Selain elite politik ada juga pengusaha, yaitu Direktur Operasional Lippo Group, Billy Sindoro (60) dan pemegang saham Blackgold Natural Resources, Johannes Budisutrisno Kotjo (69).

Melihat nama-nama ini, rasanya wajar jika mantan Wakil KPK Bambang Widjojanto menilai kebijakan ini sebenarnya diskriminatif dan elitis.

“Usulan kebijakan ini jelas sangat diskriminatif, elitis, dan eksklusif khas oligakhis serta yang secara terang dapat dituduh sebagai merodok karena menunggangi musibah Covid-19,” kata Bambang dalam keterangan tertulisnya.

Napi koruptor, lanjutnya, selama ini punya keistimewaan sendiri berupa bilik tahanan yang mereka tempati tidak bertumpuk-tumpuk seperti bilik tahanan pada umumnya.

Sehingga, menurut Bambang, jika alasan pembebasan itu untuk menjaga social distancing atau physical distancing, hal itu kurang tepat dan terkesan menunggangi penyebaran Covid-19.

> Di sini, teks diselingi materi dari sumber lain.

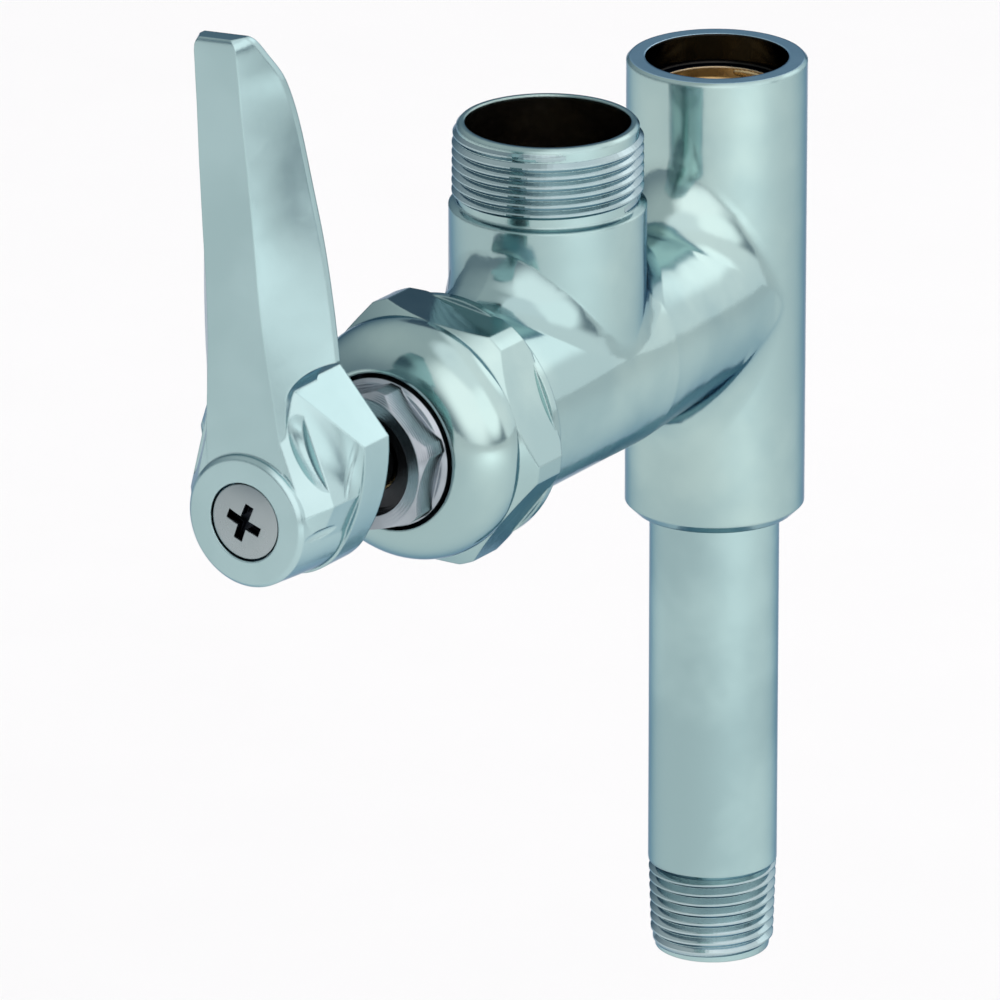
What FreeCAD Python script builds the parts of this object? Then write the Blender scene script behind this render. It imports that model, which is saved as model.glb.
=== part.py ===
import FreeCAD, Part
import math
import os

import Sketcher
from FreeCAD import Placement, Rotation, Vector

# Add-on faucet that is screwed into a kitchen riser pipe.
# The origin is on the riser's axis at the lower end of the nipple, +Z runs up the riser
# and the handle looks towards -Y. Each body is turned half a turn about Z, so inside a
# body local +Y is the distance in front of the riser's axis.

os.makedirs("parts", exist_ok=True)
doc = FreeCAD.newDocument("add_on_faucet")
sheet = doc.addObject("Spreadsheet::Sheet", "Sizes")

ORIGIN_POINT, HORIZONTAL_AXIS, VERTICAL_AXIS = -1, -1, -2
HALF_TURN = Rotation(Vector(0, 0, 1), 180)


class Length:
    """A length: its value and the sheet expression that gives it."""

    def __init__(self, value, text):
        self.value = value
        self.text = text

    def combined(self, other, sign, result):
        text = other.text if isinstance(other, Length) else f"{other:.6f}"
        return Length(result, f"({self.text} {sign} {text})")

    def __add__(self, other):
        return self.combined(other, "+", self.value + number(other))

    def __sub__(self, other):
        return self.combined(other, "-", self.value - number(other))

    def __mul__(self, other):
        return self.combined(other, "*", self.value * number(other))

    def __truediv__(self, other):
        return self.combined(other, "/", self.value / number(other))


def number(length):
    return length.value if isinstance(length, Length) else float(length)


def size(alias, value):
    """Writes one driving dimension into the sheet and hands it back as a Length."""
    row = size.rows = getattr(size, "rows", 0) + 1
    sheet.set(f"A{row}", alias)
    sheet.set(f"B{row}", str(value))
    sheet.setAlias(f"B{row}", alias)
    return Length(value, f"Sizes.{alias}")


NOTHING = Length(0.0, "0")

# Riser sleeve and nipple
nipple_exposed = size("nipple_exposed", 61.9)
nipple_engaged = size("nipple_engaged", 10.0)
nipple_radius = size("nipple_radius", 8.57)
nipple_bore = size("nipple_bore", 6.25)
nipple_thread_depth = size("nipple_thread_depth", 1.0)
nipple_thread_length = size("nipple_thread_length", 12.5)
sleeve_length = size("sleeve_length", 62.3)
sleeve_radius = size("sleeve_radius", 11.84)
sleeve_edge = size("sleeve_edge_chamfer", 1.2)
rim_edge = size("rim_chamfer", 0.4)
socket_ledge_gap = size("socket_ledge_gap", 1.0)
waterway_radius = size("waterway_radius", 6.3)
top_mouth_radius = size("top_mouth_radius", 9.4)
top_mouth_depth = size("top_mouth_depth", 4.0)
top_thread_radius = size("top_thread_radius", 8.0)
top_thread_depth = size("top_thread_depth", 12.0)

# Barrel and outlet neck
barrel_drop = size("barrel_drop", 31.4)
barrel_root_radius = size("barrel_root_radius", 11.6)
barrel_radius = size("barrel_radius", 13.7)
barrel_root_length = size("barrel_root_length", 30.0)
barrel_length = size("barrel_length", 69.0)
barrel_thread_radius = size("barrel_thread_radius", 13.4)
barrel_thread_length = size("barrel_thread_length", 8.0)
chamber_radius = size("chamber_radius", 10.2)
chamber_start = size("chamber_start", 22.0)
passage_radius = size("seat_passage_radius", 4.6)
outlet_reach = size("outlet_reach", 40.0)
outlet_rise = size("outlet_rise", 2.2)
neck_radius = size("neck_radius", 12.75)
outlet_thread_radius = size("outlet_thread_radius", 11.75)
outlet_thread_length = size("outlet_thread_length", 10.6)
outlet_bore = size("outlet_bore_radius", 10.7)
outlet_bore_depth = size("outlet_bore_depth", 18.0)
outlet_port = size("outlet_port_radius", 7.2)
root_blend = size("root_blend_radius", 7.5)
neck_blend = size("neck_blend_radius", 6.0)

# Clearances
slip = size("slip_clearance", 0.05)
touch_gap = size("touch_clearance", 0.1)
free_gap = size("free_clearance", 0.3)
stop_gap = size("stop_clearance", 0.4)

# Seat insert and washer
seat_thread_radius = size("seat_thread_radius", 6.95)
seat_pocket_start = size("seat_pocket_start", 15.3)
seat_lip_radius = size("seat_lip_radius", 5.2)
seat_lip_height = size("seat_lip_height", 2.6)
seat_key_width = size("seat_key_width", 6.35)
washer_radius = size("washer_radius", 5.5)
washer_thickness = size("washer_thickness", 3.0)
washer_hole = size("washer_hole_radius", 1.9)
cup_radius = size("cup_radius", 6.3)
cup_floor = size("cup_floor", 1.6)
cup_lip = size("cup_lip_depth", 1.4)
washer_screw_radius = size("washer_screw_radius", 1.6)
washer_screw_length = size("washer_screw_length", 9.0)
washer_screw_head_radius = size("washer_screw_head_radius", 2.4)
washer_screw_head_height = size("washer_screw_head_height", 1.5)

# Cartridge sleeve
cartridge_start = size("cartridge_start", 52.0)
cartridge_flange_radius = size("cartridge_flange_radius", 12.9)
cartridge_flange = size("cartridge_flange_thickness", 2.4)
gasket_thickness = size("gasket_thickness", 0.8)
nose_radius = size("nose_radius", 6.6)
nose_lip = size("nose_lip", 0.6)
packing_seat = size("packing_seat", 74.0)
packing_radius = size("packing_radius", 5.7)
ring_groove_start = size("ring_groove_start", 58.0)
ring_groove_length = size("ring_groove_length", 2.4)
ring_groove_radius = size("ring_groove_radius", 8.4)
stem_thread_start = size("stem_thread_start", 57.0)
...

“Sebagian besar napi korupsi, apalagi, yang berada di Lapas Sukamiskin diduga menempati sel khusus yang cukup memenuhi syarat terjadinya social distancing dan tidak bertumpuk-tumpuk seperti kebanyakan napi kasus kriminalitas di sel pada umumnya,” jelasnya.

Pernyataan Bambang ini sebenarnya bukan lagi dugaan. Sebab, beberapa waktu yang lalu, fasilitas lapas mewah dan sel tahanan yang ditempati perorangan pernah dibuktikan ketika Setnov ketahuan mempunyai kamar tahanan mewah di Lapas Klas I Sukamiskin, Bandung pada 2018 lalu.

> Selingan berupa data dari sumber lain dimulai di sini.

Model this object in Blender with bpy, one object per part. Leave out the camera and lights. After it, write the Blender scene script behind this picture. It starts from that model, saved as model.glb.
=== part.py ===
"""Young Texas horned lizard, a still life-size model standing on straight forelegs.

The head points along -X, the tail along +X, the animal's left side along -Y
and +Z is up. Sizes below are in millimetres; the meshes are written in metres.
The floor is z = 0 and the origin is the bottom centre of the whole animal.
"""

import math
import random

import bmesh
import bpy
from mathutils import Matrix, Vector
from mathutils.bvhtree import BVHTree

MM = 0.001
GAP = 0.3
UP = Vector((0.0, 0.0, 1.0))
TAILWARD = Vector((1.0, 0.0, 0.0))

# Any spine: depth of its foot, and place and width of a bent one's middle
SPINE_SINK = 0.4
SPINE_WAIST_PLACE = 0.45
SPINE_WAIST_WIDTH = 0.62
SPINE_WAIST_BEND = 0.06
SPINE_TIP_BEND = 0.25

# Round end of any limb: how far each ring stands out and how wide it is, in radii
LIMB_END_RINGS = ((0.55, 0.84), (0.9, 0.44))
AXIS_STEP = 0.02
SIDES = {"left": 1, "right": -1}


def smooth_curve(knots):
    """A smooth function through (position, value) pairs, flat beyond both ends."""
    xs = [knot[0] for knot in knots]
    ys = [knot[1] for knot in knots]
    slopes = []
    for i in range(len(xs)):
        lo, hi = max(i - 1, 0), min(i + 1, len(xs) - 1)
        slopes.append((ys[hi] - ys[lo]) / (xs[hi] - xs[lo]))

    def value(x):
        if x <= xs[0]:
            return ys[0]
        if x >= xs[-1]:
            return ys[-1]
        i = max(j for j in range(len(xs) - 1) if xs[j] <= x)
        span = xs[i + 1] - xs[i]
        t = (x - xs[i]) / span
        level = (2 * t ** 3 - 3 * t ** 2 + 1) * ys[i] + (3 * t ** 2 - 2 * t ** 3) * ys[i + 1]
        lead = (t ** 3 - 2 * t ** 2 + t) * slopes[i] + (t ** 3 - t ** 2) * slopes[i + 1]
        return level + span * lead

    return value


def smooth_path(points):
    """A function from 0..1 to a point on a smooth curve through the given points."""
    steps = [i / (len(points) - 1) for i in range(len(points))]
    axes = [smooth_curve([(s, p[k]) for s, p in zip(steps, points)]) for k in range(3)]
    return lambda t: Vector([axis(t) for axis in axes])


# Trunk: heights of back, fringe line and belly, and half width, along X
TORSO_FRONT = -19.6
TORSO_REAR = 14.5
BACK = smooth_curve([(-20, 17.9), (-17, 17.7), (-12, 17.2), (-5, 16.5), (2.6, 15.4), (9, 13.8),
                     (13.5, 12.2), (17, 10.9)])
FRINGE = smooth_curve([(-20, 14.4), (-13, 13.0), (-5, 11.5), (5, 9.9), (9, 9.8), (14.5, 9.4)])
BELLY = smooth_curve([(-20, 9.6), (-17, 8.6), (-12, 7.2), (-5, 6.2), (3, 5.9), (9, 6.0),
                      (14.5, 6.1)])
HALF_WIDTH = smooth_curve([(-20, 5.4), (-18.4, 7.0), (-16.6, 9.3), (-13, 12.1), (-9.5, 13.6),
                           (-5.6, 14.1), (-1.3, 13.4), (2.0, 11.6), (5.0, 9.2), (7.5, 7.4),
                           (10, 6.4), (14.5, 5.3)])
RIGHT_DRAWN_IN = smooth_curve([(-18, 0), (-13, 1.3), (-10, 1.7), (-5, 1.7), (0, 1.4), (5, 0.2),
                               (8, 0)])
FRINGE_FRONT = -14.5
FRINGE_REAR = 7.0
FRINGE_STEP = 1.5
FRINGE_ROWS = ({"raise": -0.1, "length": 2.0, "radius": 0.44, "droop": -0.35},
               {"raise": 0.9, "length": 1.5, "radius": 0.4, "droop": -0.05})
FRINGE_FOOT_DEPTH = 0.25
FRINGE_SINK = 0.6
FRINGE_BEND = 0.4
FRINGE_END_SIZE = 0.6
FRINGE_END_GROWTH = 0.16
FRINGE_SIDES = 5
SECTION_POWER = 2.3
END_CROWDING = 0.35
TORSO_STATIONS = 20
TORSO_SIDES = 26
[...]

Selain itu, KPK juga pernah menangkap Kepala Lapas Sukamiskin Wahid Husein karena menerima suap dan gratifikasi terkait pemberian fasilitas atau perizinan keluar lapas.

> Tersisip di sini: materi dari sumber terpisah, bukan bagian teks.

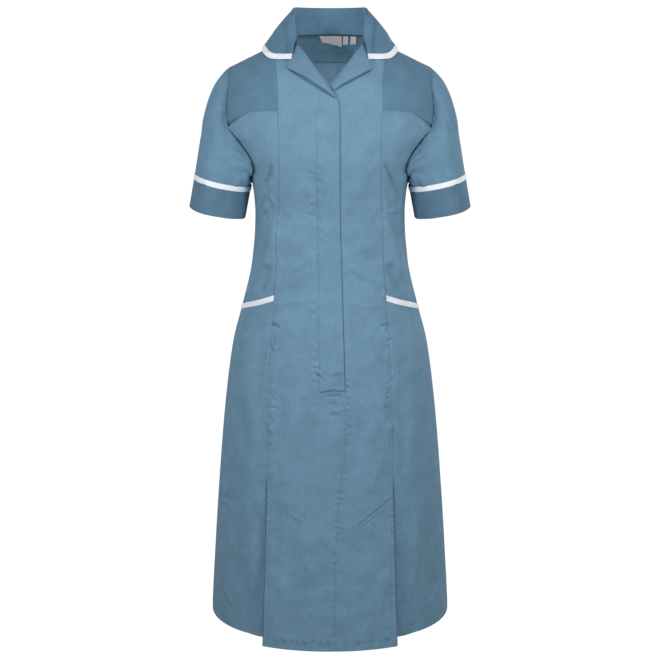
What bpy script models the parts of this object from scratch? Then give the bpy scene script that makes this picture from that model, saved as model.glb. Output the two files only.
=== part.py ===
"""Short-sleeved nurse's dress, filled out as it is worn, with nobody in it.

The cloth is a thin wall round one hollow. Every cut piece of the body lies on one shared surface: rings
from the hem up to the chest, then a rounded stretch over each shoulder. A place on that surface is an
angle round the body, in degrees from the centre line, and a rise, in millimetres from the chest line.
The seams are short tables of places seen from the front or back: across from the centre line and height.

Lengths are in millimetres here and become metres when a mesh is made. Heights count from the side hem.
The origin is midway between the neck ends of the two shoulder seams. The front faces -Y, and the
wearer's right is at -X. The right front laps over the left one.
"""

import math

import bpy
import numpy as np

MM = 0.001
ORIGIN_HEIGHT = 1088

# Wall thicknesses, the gap between neighbours at a seam and the gap between layers.
CLOTH = 1.2
BINDING = 0.7
LABEL = 0.5
SEAM_GAP = 0.4
LAYER_GAP = 0.5

# The rings of the body, a row for each girth line.
GIRTH_COLUMNS = ("height", "half_width", "front_depth", "back_depth")
GIRTHS = np.array((
    (-20, 229.0, 177, 161),
    (0, 228.5, 176, 160),
    (130, 220.5, 168, 154),
    (270, 210.0, 159, 147),
    (410, 197.0, 148, 138),
    (530, 180.5, 134, 127),
    (606, 160.6, 122, 113),
    (682, 143.5, 112, 98),
    (771, 136.5, 108, 88),
    (800, 138.0, 112, 89),
    (845, 146.0, 121, 95),
    (885, 163.0, 126, 101),
    (930, 190.0, 124, 104),
    (960, 190.0, 124, 105),
    (990, 190.0, 124, 105),
), float)
SQUARENESS = 2.1

# The front and back faces of the body. Above each face's chest line the rise runs to RIDGE on the
# shoulder seam. A seam that ends on it has a last place at the height SHOULDER, which is above it.
FRONT = 0
BACK = 1
CHEST = (930, 960)
RIDGE = 160
SHOULDER = 1200
RIDGE_EASE = 0.4
SHOULDER_LINE = ((-183, 1031), (-60, 1088), (0, 1108), (60, 1088), (183, 1031))

# The soft swell of the bust: where it is highest, how far out and how widely it spreads.
BUST_ACROSS = 88
BUST_HEIGHT = 880
BUST_OUT = 6
BUST_SPREAD = (45, 55)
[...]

Berkaca dari data dan fakta yang, Bambang kemudian mempertanyakan sikap Yasonna itu. “Fakta ini punya indikasi untuk menjelaskan pertanyaan, siapa sahabat koruptor dan siapa yang ingin melawan sikap koruptif secara konsisten,” tegasnya.

Ketua Wadah Pegawai KPK Yudi Purnomo juga mengecam wacana pembebasan narapidana korupsi di tengah wabah bencana. Sebab, jika ingin meminimalisir penyebaran virus di dalam lapas banyak cara lain yang bisa digunakan.

“Mulai dari adanya pengaturan soal sel sampai dengan kunjungan sehingga seharusnya tidak menjadi alasan (melakukan revisi PP),” kata Yudi.

Ia juga meminta pada Presiden Jokowi untuk memerintahkan Yasonna tak melanjutkan niatan melakukan revisi tersebut. Apalagi, wacana ini sudah beberapa kali diusulkan sejak 2016 dan kerap mendapatkan penolakan dari publik.

“Jangan sampai pandemi Covid-19 justru malah menjadi momentum yang juga dimanfaatkan untuk memuluskan rencana tersebut,” tutur Yudi.